July 6, 20205:00 AM ET
Fresh off a Caribbean cruise in early March, John Campbell developed a cough and fever of 104 degrees. He went to his primary care physician and got a flu test, which came up negative.
Then things got strange. Campbell says the doctor then turned to him and said, “I’ve called the ER next door, and you need to go there. This is a matter of public health. They’re expecting you.”
It was March 3, and no one had an inkling yet of just how bad the COVID-19 pandemic would become in the United States.
At the JFK Medical Center near his home in Boynton Beach, Fla., staffers met him in protective gear, then ran a battery of tests — including bloodwork, a chest X-ray and an electrocardiogram — before sending him home. Because he had not traveled to China — a leading criterion at the time for coronavirus testing — Campbell was not swabbed for the coronavirus.
When John Campbell developed his first symptoms in early March of what turned out to be COVID-19, doctors didn’t give him a confirmatory swab test because he hadn’t traveled to China. Because of a loophole in federal rules, that meant his insurer didn’t have to cover the diagnostic exams and tests he underwent in the ER at the time.John Campbell
A $2,777 bill for the emergency room visit came the next month.
Now Campbell, 52, is among those who say they were wrongly billed for the costs associated with seeking a COVID-19 diagnosis.

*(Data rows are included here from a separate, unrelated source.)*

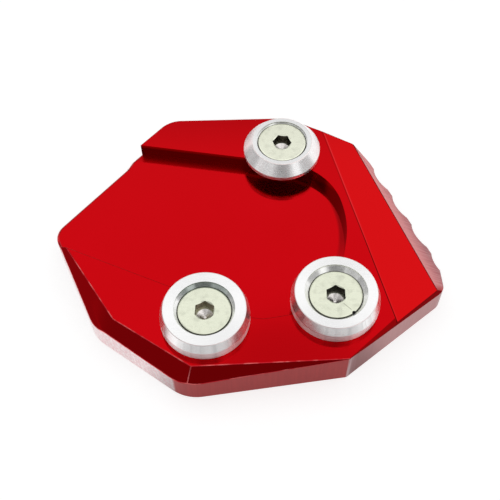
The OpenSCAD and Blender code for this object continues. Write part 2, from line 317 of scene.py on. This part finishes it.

# %% [markdown]
# The walls differ in painted light. The left ones carry painted glare and are nearly white, the
# front one carries painted shade and is deep, and the ones at the right lie between, with a
# painted highlight at the front right corner. A ramp over the sideways part of the face's
# direction, from -1 at the left to 1 at the right, paints each wall's light.

# %% Painted light on the walls
# Painted light: glare on the left walls, shade on the front wall, a highlight at the front right
# corner.
painted_light_stops = [(-0.90, (0.90, 0.72, 0.73)), (-0.56, (0.90, 0.64, 0.66)), (-0.49, (0.60, 0.08, 0.08)),
         (0.16, (0.58, 0.07, 0.07)), (0.30, (0.86, 0.60, 0.60)), (0.45, (0.50, 0.21, 0.21)),
         (0.60, (0.42, 0.16, 0.16)), (0.95, (0.38, 0.19, 0.19))]
painted_light_ramp = add(tree, "ShaderNodeValToRGB")
stops = painted_light_ramp.color_ramp.elements
while len(stops) < len(painted_light_stops):
    stops.new(1.0)
for stop, (sideways, colour) in zip(stops, painted_light_stops):
    stop.position = (sideways + 1) / 2
    stop.color = colour + (1,)
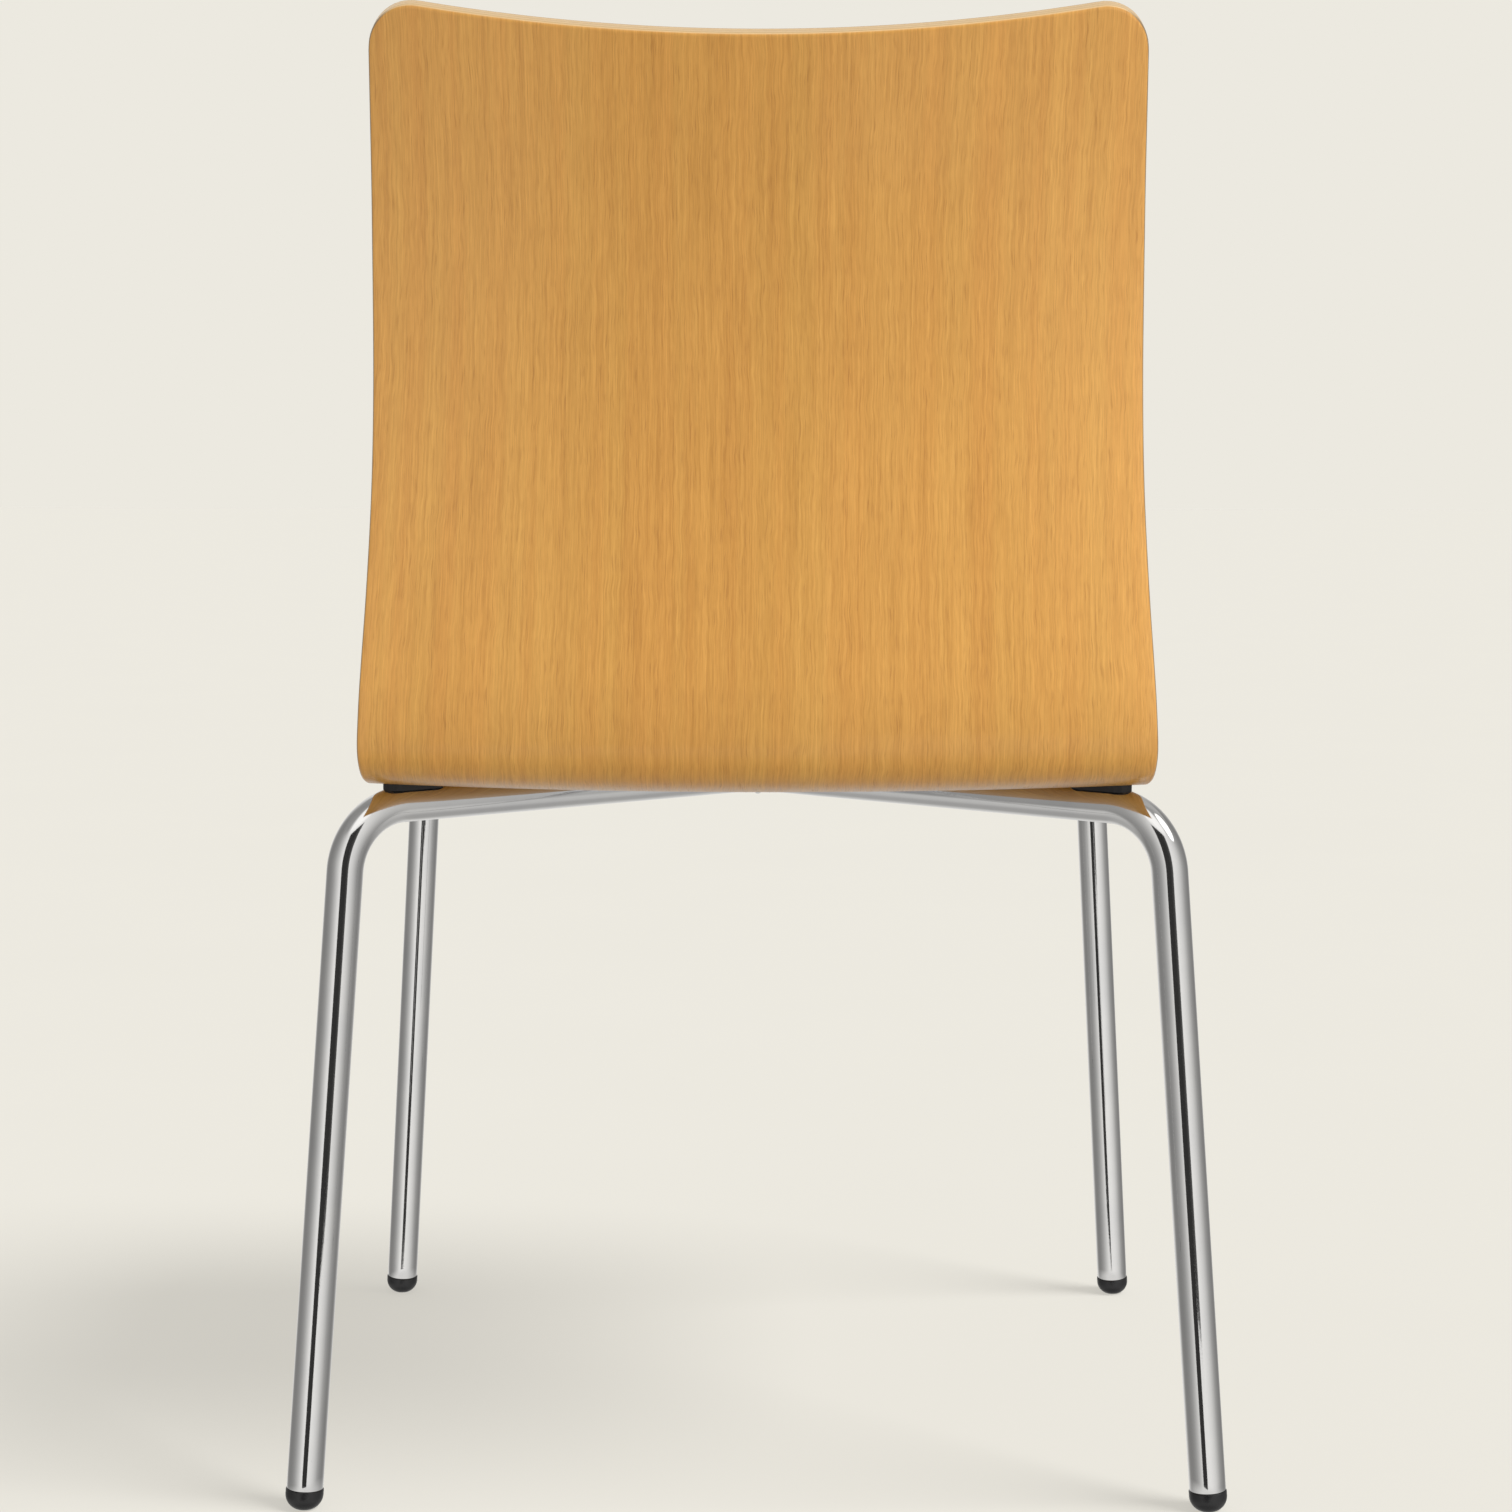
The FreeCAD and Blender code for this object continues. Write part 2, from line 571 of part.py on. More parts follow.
# --------------------------------------------- screws, washers, spacers, inserts
for nm, sx, sy in SCREWS:
    x, y = screw_axis(sx, sy)
    face = "{screw_rear_face}" if sy > 0 else "{screw_front_face}"
    # washer under the plate
    b = body("washer_" + nm)
    s = sketch(b, b.Name + "_ring")
    circle(s, "{washer_dia}")
    circle(s, "{washer_bore}")
    pad(b, s, b.Name + "_pad", "{washer_thick}")
    place(b, x, y, "{bar_height} + {tube_od} / 2 - {washer_thick}")
    nodes.append(b)
    # screw, head down: local origin at the seat of the head
    b = body("screw_" + nm)
    s = sketch(b, b.Name + "_section", "XZ_Plane")
    profile(s, [(0, -3, "0", "-{head_height}"),
                (3, -3, "{head_dia} / 2 - 1.6", "-{head_height}"),
                (5, -1.5, "{head_dia} / 2", "-{head_height} / 2"),
                (5.5, 0, "{head_dia} / 2", "0"),
                (3, 0.5, "{screw_dia} / 2", "0"),
                (3, 16, "{screw_dia} / 2", "{screw_length} - 0.8"),
                (2, 18, "{screw_dia} / 2 - 0.8", "{screw_length}"),
                (0, 18.5, "0", "{screw_length}")])
    revolve(b, s, b.Name + "_turned")
    doc.recompute()
    k = sketch(b, b.Name + "_hex", "XY_Plane", "-{head_height}")
    r = D("hex_across") / math.sqrt(3)
    pts = []
    for q in range(6):
        a = math.pi / 3 * q
        cx_t = "{hex_across} * %.9f" % (math.cos(a) / math.sqrt(3))
        cy_t = "{hex_across} * %.9f" % (math.sin(a) / math.sqrt(3))
        pts.append((r * math.cos(a), r * math.sin(a), cx_t, cy_t))
    profile(k, pts)
    q = b.newObject("PartDesign::Pocket", b.Name + "_socket")
    q.Profile = k
    q.Reversed = True
    q.setExpression("Length", E("{hex_depth}"))
    doc.recompute()
    place(b, x, y, "{bar_height} + {tube_od} / 2 - {washer_thick}")
    nodes.append(b)
    # threaded insert in the shell
    b = body("insert_" + nm)
    s = sketch(b, b.Name + "_ring")
    circle(s, "{insert_dia}")
    circle(s, "{insert_bore}")
    pad(b, s, b.Name + "_pad", "{insert_length}")
    place(b, x, y, face + " + {insert_set_in}")
    nodes.append(b)
    # spacer from plate to shell, its top shaped to the shell
    b = body("blank_spacer_" + nm)
    s = sketch(b, b.Name + "_ring")
    circle(s, "{spacer_dia}")
    circle(s, "{screw_hole_dia}")
    pad(b, s, b.Name + "_pad", "{spacer_blank}")
    place(b, x, y, "{bar_height} + {tube_od} / 2 + {plate_thick}")
    doc.recompute()
    cut_node("spacer_" + nm, b, [shell_blank])

# --------------------------------------------------------------------- pads
through_node, half_left_node, half_right_node = nodes[0], nodes[1], nodes[2]
PADS = [("rear_left", 1, 1, through_node), ("front_right", -1, -1, through_node),
        ("front_left", 1, -1, half_left_node), ("rear_right", -1, 1, half_right_node)]
ca, sa = math.cos(math.radians(D("frame_turn"))), math.sin(math.radians(D("frame_turn")))
for nm, sx, sy, tube in PADS:
    b = body("blank_pad_" + nm)
    blank = "{pad_rear_blank}" if sy > 0 else "{pad_front_blank}"
    bl = D("pad_rear_blank") if sy > 0 else D("pad_front_blank")
    print("face over pad", nm, face_low_at(sx * D("stem_bore_reach") * ca,
                                           sy * D("stem_bore_reach") * sa + D("y_shift")))
    s = sketch(b, b.Name + "_section", "XZ_Plane")
    profile(s, [(0, -5, "0", "-{pad_stem_length}"),
                (3, -5, "{pad_stem_dia} / 2 - 0.6", "-{pad_stem_length}"),
                (3.5, -4, "{pad_stem_dia} / 2", "-{pad_stem_length} + 0.8"),
                (3.5, 1, "{pad_stem_dia} / 2", "1.0"),
                (0, 1, "0", "1.0")])
    revolve(b, s, b.Name + "_stem")
    s = sketch(b, b.Name + "_outline", "XY_Plane", "-{pad_saddle}")
    oblong(s, "{pad_long}", "{pad_wide}", D("pad_long"), D("pad_wide"))
    pad(b, s, b.Name + "_block", blank + " + {pad_saddle}")
    place(b, "%s{stem_bore_reach} * %.9f" % ("" if sx > 0 else "-", ca),
          "%s{stem_bore_reach} * %.9f + {y_shift}" % ("" if sy > 0 else "-", sa),
          "{bar_height} + {tube_od} / 2", math.degrees(math.atan2(sy * sa, sx * ca)))
    doc.recompute()
    cut_node("pad_" + nm, b, [shell_blank, tube])

# ------------------------------------------------------------------- glides
floor_cut = doc.addObject("Part::Box", "under_floor")
floor_cut.Length, floor_cut.Width, floor_cut.Height = 1200, 1200, 40
floor_cut.Placement = FreeCAD.Placement(V(-600, -600, -40), FreeCAD.Rotation())
for nm, sx, sy in (("rear_left", 1, 1), ("front_right", -1, -1), ("front_left", 1, -1), ("rear_right", -1, 1)):
    word_r, word_s = side_words(sy > 0)
    b = body("blank_glide_" + nm)
    s = sketch(b, b.Name + "_section", "XZ_Plane")
    # flattened dome: rounded corner, then collar, ribbed stem, back along the axis to the flat
    rg, col, rc = D("glide_dia") / 2, D("glide_collar"), D("glide_corner")
    rs, rr, ln = D("glide_stem_dia") / 2, D("glide_rib_dia") / 2, D("glide_stem_length")
    arc = s.addGeometry(Part.ArcOfCircle(Part.Circle(V(rg - rc, -col, 0), V(0, 0, 1), rc),
                                         -math.pi / 2, 0.0), False)
    line_pts = [(rg, -col, "{glide_dia} / 2", "-{glide_collar}"),
                (rg, -0.4, "{glide_dia} / 2", "-0.4"),
                (rg - 0.4, 0, "{glide_dia} / 2 - 0.4", "0"),
                (rs, 0, "{glide_stem_dia} / 2", "0")]
    for j in range(3):
        z = 3.0 + 5.0 * j
        line_pts += [(rs, z, "{glide_stem_dia} / 2", "%.1f" % z),
                     (rr, z, "{glide_rib_dia} / 2", "%.1f" % z),
                     (rr, z + 1.2, "{glide_rib_dia} / 2", "%.1f" % (z + 1.2)),
                     (rs, z + 2.4, "{glide_stem_dia} / 2", "%.1f" % (z + 2.4))]
    line_pts += [(rs, ln - 1, "{glide_stem_dia} / 2", "{glide_stem_length} - 1"),
                 (rs - 1, ln, "{glide_stem_dia} / 2 - 1", "{glide_stem_length}"),
                 (0, ln, "0", "{glide_stem_length}"),
                 (0, -col - rc, "0", "-{glide_collar} - {glide_corner}"),
                 (rg - rc, -col - rc, "{glide_dia} / 2 - {glide_corner}", "-{glide_collar} - {glide_corner}")]
    seg = []
    for j in range(len(line_pts) - 1):
        a, c = line_pts[j], line_pts[j + 1]
        seg.append(s.addGeometry(Part.LineSegment(V(a[0], a[1], 0), V(c[0], c[1], 0)), False))
    s.addConstraint(Sketcher.Constraint("Coincident", arc, 2, seg[0], 1))
    for j in range(len(seg) - 1):
        s.addConstraint(Sketcher.Constraint("Coincident", seg[j], 2, seg[j + 1], 1))
    s.addConstraint(Sketcher.Constraint("Coincident", seg[-1], 2, arc, 1))
    for j in range(len(seg)):
        c = s.addConstraint(Sketcher.Constraint("DistanceX", -1, 1, seg[j], 1, line_pts[j][0]))
        s.setExpression("Constraints[%d]" % c, E(line_pts[j][2]))
        c = s.addConstraint(Sketcher.Constraint("DistanceY", -1, 1, seg[j], 1, line_pts[j][1]))
        s.setExpression("Constraints[%d]" % c, E(line_pts[j][3]))
    for pos, what in ((2, seg[-1]), (3, arc)):
        c = s.addConstraint(Sketcher.Constraint("DistanceX", -1, 1, what, pos, rg - rc))
        s.setExpression("Constraints[%d]" % c, E("{glide_dia} / 2 - {glide_corner}"))
    c = s.addConstraint(Sketcher.Constraint("DistanceY", -1, 1, seg[-1], 2, -col - rc))
    s.setExpression("Constraints[%d]" % c, E("-{glide_collar} - {glide_corner}"))
    revolve(b, s, b.Name + "_turned")
    yaw = math.degrees(math.atan2(sy * sa, sx * ca))
    b.Placement = FreeCAD.Placement(V(0, 0, 0), FreeCAD.Rotation(V(0, 0, 1), yaw)
                                    * FreeCAD.Rotation(V(0, 1, 0), -D(word_s)))
    reach = "({%s} + ({bar_height} - {leg_end_height}) * tan({%s} * 1 deg))" % (word_r, word_s)
    b.setExpression("Placement.Base.x", E("%s%s * %.9f" % ("" if sx > 0 else "-", reach, ca)))
    b.setExpression("Placement.Base.y", E("%s%s * %.9f + {y_shift}" % ("" if sy > 0 else "-", reach, sa)))
    b.setExpression("Placement.Base.z", E("{leg_end_height}"))
    doc.recompute()
    cut_node("glide_" + nm, b, [floor_cut])

# --------------------------------------------------------------- weld beads
# The joint line of two equal tubes is a pair of ellipses in the XZ and YZ planes;
# one bead runs up each of the four corners of the crossing.
R = D("tube_od") / 2
solid_a = Part.makeCylinder(R, 160, V(-80 * ca, -80 * sa, BAR), V(ca, sa, 0))
solid_b = Part.makeCylinder(R, 160, V(80 * ca, -80 * sa, BAR), V(-ca, sa, 0))
for nm, ux, uy in (("left", 1, 0), ("right", -1, 0), ("rear", 0, 1), ("front", 0, -1)):
    turn = math.radians(D("frame_turn"))
    major = R / (math.sin(turn) if ux else math.cos(turn))
    pts = []
    for k in range(15):
        a = math.radians(-66 + (50 + 66) * k / 14.0)
        pts.append(V(ux * major * math.cos(a), uy * major * math.cos(a), BAR + R * math.sin(a)))
    line = Part.BSplineCurve()
    line.interpolate(pts)
    start = line.value(line.FirstParameter)
    tan = line.tangent(line.FirstParameter)[0]
    ring = Part.Wire([Part.makeCircle(D("weld_radius"), start, tan)])
    tube = Part.Wire([line.toShape()]).makePipeShell([ring], True, True)
    bead = tube.cut(solid_a).cut(solid_b)
    outer = max(bead.Solids, key=lambda q: q.CenterOfMass.dot(V(ux, uy, 0)))
    print("weld", nm, [round(q.Volume, 1) for q in bead.Solids], outer.isValid())
    weld = doc.addObject("Part::Feature", "weld_bead_" + nm)
    weld.Label = "weld_bead_" + nm
    weld.Shape = outer
    weld.Placement = FreeCAD.Placement(V(0, D("y_shift"), 0), FreeCAD.Rotation())
    nodes.append(weld)

# ------------------------------------------------------------ check and write
doc.recompute()
bad = []
for o in doc.Objects:
    if any(w in ("Invalid", "Error") for w in o.State):
        bad.append((o.Label, o.State))
if bad:
    raise RuntimeError("objects in error: %s" % bad)
os.makedirs("parts", exist_ok=True)
low = [1e9] * 3
high = [-1e9] * 3
for o in nodes:
    sh = o.Shape
    if sh.isNull() or not sh.isValid() or not sh.Solids:
        raise RuntimeError("bad shape: " + o.Label)
    pts, _ = sh.tessellate(0.3)
    lo = [min(q[i] for q in pts) for i in range(3)]
    hi = [max(q[i] for q in pts) for i in range(3)]
    for i in range(3):
        low[i] = min(low[i], lo[i])
        high[i] = max(high[i], hi[i])
    print("%-22s %8.0f mm3  solids %d  x %.1f..%.1f  y %.1f..%.1f  z %.1f..%.1f" % (
        o.Label, sh.Volume, len(sh.Solids), lo[0], hi[0], lo[1], hi[1], lo[2], hi[2]))
    sh.exportStep("parts/%s.step" % o.Label)
print("whole", [round(v, 2) for v in low], [round(v, 2) for v in high], "nodes", len(nodes))
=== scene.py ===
import math
import bpy
from mathutils import Vector, Matrix


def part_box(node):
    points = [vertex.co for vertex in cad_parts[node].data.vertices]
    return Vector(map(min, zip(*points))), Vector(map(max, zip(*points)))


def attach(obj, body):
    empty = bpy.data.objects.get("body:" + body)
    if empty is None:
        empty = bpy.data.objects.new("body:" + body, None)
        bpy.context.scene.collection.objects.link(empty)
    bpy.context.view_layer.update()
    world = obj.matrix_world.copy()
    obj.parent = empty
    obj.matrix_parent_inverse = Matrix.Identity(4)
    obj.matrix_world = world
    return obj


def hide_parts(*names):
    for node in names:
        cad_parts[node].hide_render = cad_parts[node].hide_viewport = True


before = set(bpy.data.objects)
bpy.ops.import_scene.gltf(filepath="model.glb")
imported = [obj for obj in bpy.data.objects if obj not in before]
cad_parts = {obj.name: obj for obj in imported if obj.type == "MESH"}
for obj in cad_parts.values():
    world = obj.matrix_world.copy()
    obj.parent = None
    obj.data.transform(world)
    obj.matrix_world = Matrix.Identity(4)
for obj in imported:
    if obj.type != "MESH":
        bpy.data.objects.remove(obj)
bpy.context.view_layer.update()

scene = bpy.context.scene
MM = 0.001

# =====================================================================
# helpers
# =====================================================================
def rgb(r, g, b):
    """sRGB 0..255 to linear."""
    out = []
    for c in (r, g, b):
        c = c / 255.0
        out.append(c / 12.92 if c <= 0.04045 else ((c + 0.055) / 1.055) ** 2.4)
    return tuple(out) + (1.0,)


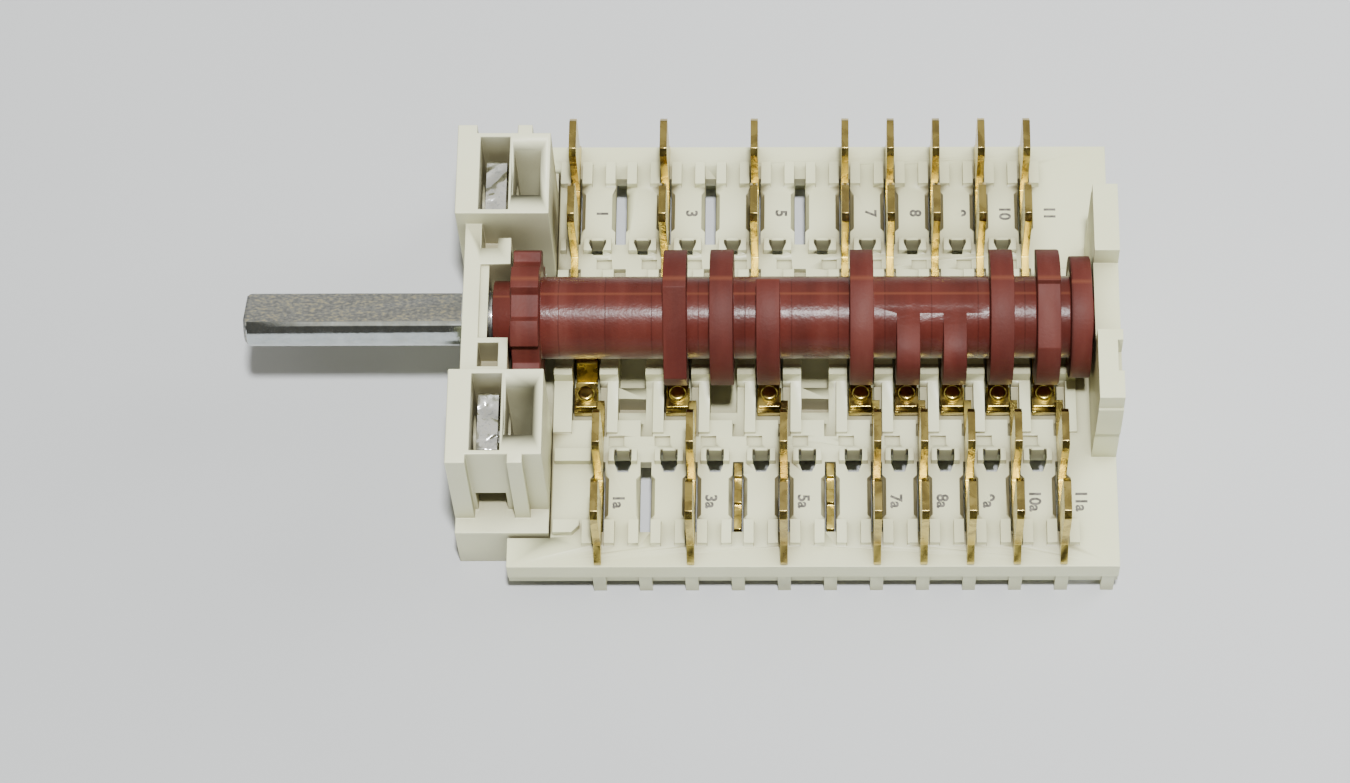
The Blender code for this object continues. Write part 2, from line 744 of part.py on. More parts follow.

Why insurers aren’t paying
While most insurers have promised to cover the costs of testing and related services — and Congress passed legislation in mid-March enshrining that requirement — there’s a catch. The law requires the waiver of patient cost-sharing only when a coronavirus test is ordered or administered.
And therein lies the problem. In the early weeks of the pandemic and through mid-April in many places, testing was often limited to those with specific symptoms or situations, likely excluding thousands of people who had milder cases of the virus or had not traveled overseas.
“They do pay for the test, but I didn’t have the test,” says Campbell, who appealed the bill to his insurer, Florida Blue. More on how that turned out later.
“These loopholes exist,” says Wendell Potter, a former insurance industry executive who is now an industry critic. “We’re just relying on these companies to act in good faith.”
Exacerbating the problem, many of these patients were directed to go to hospital emergency departments — the most expensive place to get care — which can result in huge bills for patients.
Insurers say they fully cover costs when patients are tested for the coronavirus, but what happens with enrollees who sought a test — but were not given one — is less clear.